Write the number of lines holding the word "axes", and nothing else.

### AVAILABLE RECORDS

_ _ _ _ _

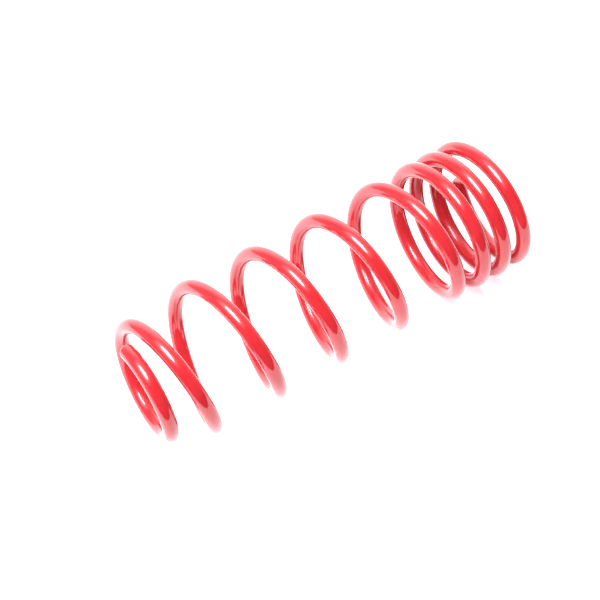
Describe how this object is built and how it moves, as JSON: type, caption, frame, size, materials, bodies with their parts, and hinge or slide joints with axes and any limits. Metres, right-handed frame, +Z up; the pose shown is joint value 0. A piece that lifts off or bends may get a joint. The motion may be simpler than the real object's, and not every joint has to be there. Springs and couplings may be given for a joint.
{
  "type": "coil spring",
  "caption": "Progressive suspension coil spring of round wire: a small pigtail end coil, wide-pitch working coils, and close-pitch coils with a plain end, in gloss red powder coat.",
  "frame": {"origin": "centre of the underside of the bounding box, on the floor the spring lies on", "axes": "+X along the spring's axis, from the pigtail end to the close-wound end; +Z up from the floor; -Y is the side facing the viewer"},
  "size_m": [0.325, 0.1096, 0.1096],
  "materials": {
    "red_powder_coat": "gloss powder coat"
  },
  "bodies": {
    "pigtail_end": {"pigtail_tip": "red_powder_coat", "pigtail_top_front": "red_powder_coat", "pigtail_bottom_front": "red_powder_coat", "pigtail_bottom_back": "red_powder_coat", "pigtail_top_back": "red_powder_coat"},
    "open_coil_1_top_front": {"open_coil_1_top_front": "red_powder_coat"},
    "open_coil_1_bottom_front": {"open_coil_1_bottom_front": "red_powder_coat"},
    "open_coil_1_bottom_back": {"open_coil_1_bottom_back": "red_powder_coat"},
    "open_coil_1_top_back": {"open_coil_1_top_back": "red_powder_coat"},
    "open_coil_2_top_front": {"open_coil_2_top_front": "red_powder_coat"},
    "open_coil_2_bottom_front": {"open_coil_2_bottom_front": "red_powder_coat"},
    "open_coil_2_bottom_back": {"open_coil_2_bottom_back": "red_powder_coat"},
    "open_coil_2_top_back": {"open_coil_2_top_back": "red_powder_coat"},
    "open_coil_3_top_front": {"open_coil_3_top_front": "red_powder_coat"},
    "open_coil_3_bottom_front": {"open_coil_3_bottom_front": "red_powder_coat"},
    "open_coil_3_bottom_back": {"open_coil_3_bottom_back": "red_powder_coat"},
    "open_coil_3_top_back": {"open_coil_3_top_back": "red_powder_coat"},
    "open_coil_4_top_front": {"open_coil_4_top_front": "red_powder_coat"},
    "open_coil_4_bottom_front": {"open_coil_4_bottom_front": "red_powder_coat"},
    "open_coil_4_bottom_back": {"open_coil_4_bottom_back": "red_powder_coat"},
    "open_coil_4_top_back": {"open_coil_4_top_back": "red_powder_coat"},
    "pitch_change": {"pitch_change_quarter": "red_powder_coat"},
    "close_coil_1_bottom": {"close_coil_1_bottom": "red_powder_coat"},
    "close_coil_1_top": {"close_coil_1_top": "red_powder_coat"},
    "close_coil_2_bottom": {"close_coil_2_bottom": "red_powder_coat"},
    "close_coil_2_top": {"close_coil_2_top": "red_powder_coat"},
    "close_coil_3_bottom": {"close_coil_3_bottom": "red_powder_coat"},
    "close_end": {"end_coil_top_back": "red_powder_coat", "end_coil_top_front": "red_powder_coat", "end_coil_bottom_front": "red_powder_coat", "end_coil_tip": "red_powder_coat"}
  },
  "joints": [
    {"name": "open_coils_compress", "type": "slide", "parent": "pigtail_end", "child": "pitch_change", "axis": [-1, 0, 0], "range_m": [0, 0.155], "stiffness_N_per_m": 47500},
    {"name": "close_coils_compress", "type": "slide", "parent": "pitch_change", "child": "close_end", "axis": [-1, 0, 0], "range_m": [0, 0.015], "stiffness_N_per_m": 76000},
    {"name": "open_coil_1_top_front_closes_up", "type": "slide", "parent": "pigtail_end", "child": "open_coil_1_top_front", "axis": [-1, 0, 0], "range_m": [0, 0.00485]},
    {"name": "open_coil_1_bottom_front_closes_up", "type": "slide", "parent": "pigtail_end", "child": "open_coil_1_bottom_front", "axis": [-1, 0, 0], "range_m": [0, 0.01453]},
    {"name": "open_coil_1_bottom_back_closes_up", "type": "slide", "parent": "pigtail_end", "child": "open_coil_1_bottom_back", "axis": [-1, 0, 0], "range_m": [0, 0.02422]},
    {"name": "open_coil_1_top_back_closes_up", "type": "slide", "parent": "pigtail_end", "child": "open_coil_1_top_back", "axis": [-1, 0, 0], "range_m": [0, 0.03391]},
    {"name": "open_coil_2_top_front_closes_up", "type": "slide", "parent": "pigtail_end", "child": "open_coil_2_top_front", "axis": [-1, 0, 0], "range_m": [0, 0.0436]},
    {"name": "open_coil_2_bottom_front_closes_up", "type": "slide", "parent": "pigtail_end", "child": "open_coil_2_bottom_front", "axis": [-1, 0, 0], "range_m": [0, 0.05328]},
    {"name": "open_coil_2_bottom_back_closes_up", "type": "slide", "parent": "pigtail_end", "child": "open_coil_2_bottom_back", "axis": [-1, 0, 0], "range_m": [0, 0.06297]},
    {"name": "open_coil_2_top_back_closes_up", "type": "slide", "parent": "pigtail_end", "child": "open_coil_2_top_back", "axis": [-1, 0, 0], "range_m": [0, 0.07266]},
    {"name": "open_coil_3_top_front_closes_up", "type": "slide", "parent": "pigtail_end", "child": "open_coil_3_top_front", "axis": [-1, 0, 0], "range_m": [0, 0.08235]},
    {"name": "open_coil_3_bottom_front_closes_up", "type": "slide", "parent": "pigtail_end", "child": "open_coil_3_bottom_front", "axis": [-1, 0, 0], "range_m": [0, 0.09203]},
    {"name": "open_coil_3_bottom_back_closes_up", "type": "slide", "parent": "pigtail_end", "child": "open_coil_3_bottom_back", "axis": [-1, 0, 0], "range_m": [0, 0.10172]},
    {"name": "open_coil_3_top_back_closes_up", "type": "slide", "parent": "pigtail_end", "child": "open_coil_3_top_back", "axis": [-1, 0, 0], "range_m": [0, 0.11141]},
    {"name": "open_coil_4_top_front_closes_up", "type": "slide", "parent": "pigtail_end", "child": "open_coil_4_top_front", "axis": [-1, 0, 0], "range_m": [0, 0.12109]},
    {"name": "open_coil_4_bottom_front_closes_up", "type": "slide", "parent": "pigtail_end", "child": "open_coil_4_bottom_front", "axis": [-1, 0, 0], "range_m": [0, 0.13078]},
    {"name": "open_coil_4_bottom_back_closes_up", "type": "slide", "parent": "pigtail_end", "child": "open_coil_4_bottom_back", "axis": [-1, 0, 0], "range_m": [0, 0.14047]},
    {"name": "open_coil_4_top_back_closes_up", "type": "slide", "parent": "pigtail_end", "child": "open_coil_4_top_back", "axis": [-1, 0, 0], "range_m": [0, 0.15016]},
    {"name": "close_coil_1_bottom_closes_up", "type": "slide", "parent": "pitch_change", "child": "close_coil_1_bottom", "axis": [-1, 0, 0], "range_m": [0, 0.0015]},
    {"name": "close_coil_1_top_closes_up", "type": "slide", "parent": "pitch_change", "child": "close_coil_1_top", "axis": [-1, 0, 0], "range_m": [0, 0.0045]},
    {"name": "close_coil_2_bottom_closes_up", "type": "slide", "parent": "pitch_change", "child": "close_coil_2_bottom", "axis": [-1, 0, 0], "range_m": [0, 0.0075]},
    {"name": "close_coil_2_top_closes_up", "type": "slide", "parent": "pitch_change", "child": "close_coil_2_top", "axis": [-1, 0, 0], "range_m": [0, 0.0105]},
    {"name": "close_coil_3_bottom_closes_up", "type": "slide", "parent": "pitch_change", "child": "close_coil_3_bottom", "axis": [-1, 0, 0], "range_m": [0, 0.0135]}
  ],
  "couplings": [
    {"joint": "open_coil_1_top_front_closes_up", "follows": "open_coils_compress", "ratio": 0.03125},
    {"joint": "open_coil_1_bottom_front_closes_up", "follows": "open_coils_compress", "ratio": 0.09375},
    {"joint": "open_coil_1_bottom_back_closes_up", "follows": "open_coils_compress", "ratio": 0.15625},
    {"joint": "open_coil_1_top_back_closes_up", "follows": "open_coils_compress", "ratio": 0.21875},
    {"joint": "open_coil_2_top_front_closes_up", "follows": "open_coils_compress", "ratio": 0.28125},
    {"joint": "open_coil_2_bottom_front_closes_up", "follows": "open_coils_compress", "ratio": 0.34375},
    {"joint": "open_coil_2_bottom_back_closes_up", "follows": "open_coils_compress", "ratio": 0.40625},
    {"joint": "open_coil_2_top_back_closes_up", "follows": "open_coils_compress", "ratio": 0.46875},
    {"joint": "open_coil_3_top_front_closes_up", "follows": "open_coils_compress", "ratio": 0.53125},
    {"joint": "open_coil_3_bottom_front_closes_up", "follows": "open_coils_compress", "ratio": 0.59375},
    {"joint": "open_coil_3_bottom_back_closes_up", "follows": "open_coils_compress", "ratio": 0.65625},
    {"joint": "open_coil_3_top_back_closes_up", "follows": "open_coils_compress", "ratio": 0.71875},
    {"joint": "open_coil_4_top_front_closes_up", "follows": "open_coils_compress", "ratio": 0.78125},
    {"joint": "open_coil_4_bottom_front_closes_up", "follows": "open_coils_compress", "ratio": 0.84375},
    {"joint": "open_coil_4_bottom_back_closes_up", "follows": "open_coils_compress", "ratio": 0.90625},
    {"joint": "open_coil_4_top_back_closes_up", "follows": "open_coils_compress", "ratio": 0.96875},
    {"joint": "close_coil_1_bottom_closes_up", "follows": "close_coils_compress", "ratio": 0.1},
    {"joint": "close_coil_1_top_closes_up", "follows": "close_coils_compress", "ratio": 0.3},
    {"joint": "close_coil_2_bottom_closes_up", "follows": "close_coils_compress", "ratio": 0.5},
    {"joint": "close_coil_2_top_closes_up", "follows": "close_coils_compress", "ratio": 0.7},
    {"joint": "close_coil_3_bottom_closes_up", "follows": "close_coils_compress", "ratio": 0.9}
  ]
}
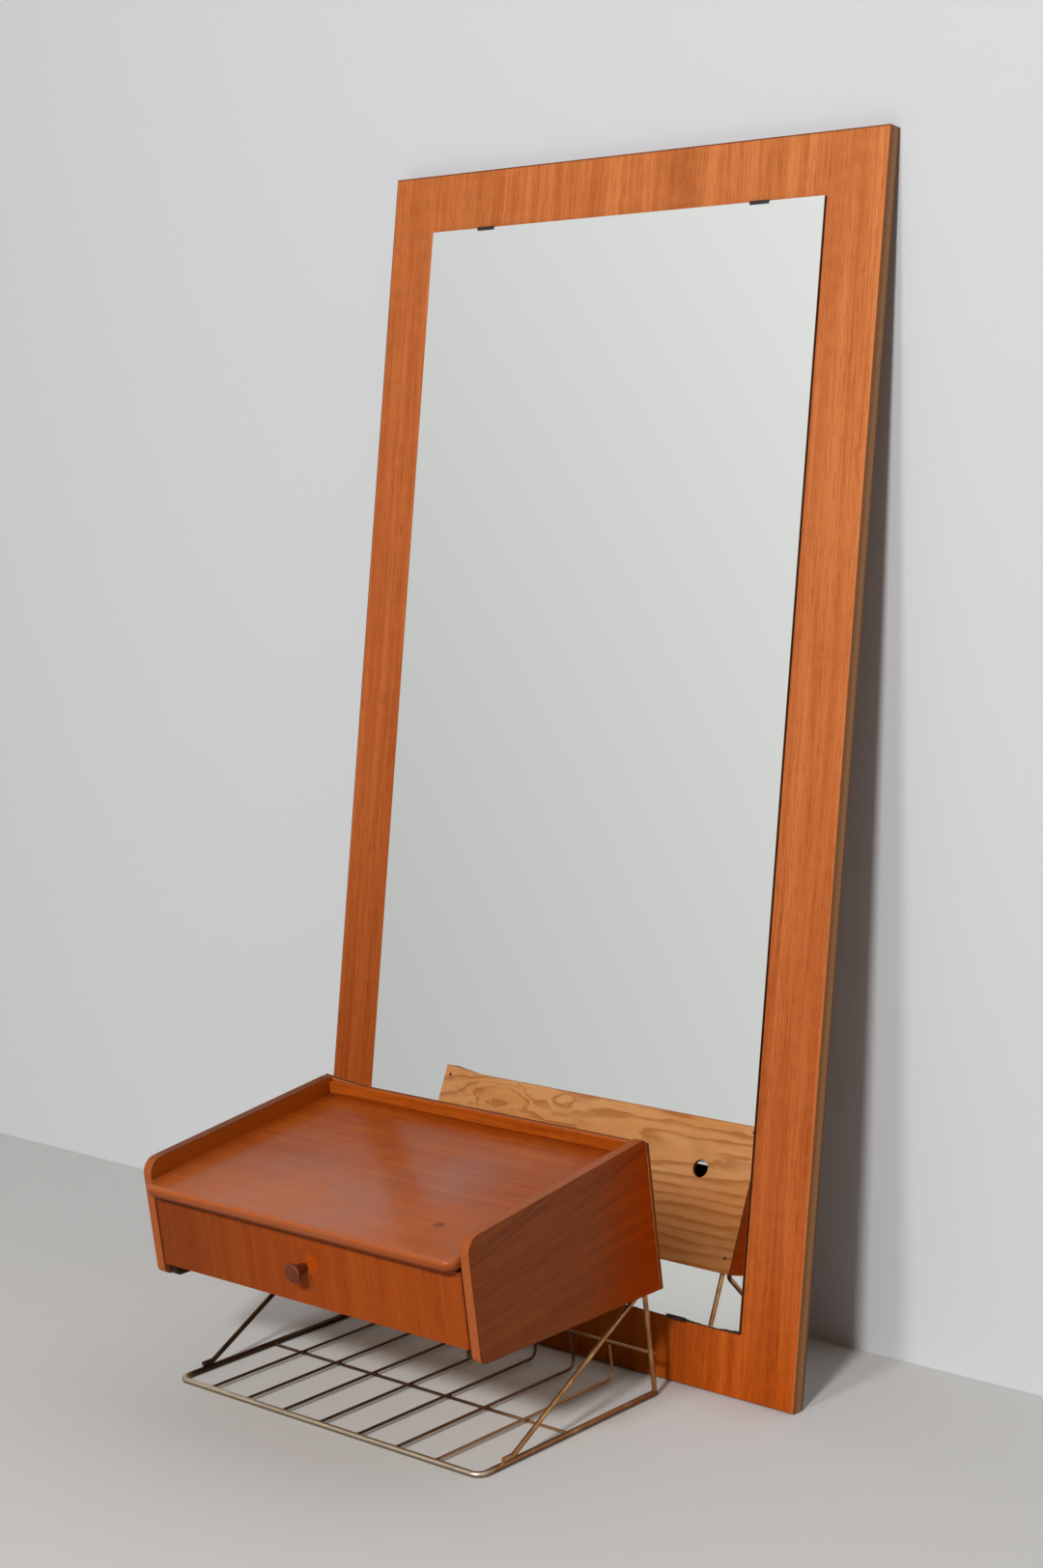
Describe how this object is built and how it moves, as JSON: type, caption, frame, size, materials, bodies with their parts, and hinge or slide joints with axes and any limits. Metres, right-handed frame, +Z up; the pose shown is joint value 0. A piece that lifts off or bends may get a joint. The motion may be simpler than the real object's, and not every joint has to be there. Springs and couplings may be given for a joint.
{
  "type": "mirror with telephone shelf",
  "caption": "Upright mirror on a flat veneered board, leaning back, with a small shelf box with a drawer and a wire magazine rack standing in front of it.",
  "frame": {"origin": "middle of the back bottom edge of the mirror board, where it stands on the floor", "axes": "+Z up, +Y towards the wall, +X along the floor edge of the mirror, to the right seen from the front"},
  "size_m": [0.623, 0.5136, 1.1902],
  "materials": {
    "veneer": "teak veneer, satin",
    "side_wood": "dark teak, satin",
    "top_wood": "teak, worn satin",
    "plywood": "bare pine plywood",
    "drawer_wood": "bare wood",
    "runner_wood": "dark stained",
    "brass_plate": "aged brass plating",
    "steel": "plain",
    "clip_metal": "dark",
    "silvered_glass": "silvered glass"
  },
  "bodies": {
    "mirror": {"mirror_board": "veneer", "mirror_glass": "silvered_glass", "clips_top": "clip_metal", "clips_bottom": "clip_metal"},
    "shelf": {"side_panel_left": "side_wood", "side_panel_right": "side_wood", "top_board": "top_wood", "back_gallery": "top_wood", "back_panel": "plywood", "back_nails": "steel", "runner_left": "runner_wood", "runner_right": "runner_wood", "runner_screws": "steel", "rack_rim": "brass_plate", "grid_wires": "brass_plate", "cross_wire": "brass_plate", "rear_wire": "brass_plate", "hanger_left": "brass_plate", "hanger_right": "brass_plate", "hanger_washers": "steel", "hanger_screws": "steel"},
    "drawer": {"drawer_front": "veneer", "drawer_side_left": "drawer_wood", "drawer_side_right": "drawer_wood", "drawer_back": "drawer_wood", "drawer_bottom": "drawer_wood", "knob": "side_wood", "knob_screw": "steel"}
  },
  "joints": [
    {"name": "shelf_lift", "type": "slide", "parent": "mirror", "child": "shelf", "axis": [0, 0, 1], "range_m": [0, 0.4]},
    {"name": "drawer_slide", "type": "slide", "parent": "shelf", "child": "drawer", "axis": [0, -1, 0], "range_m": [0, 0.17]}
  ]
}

_ _ _ _ _

### TASK RESULT
4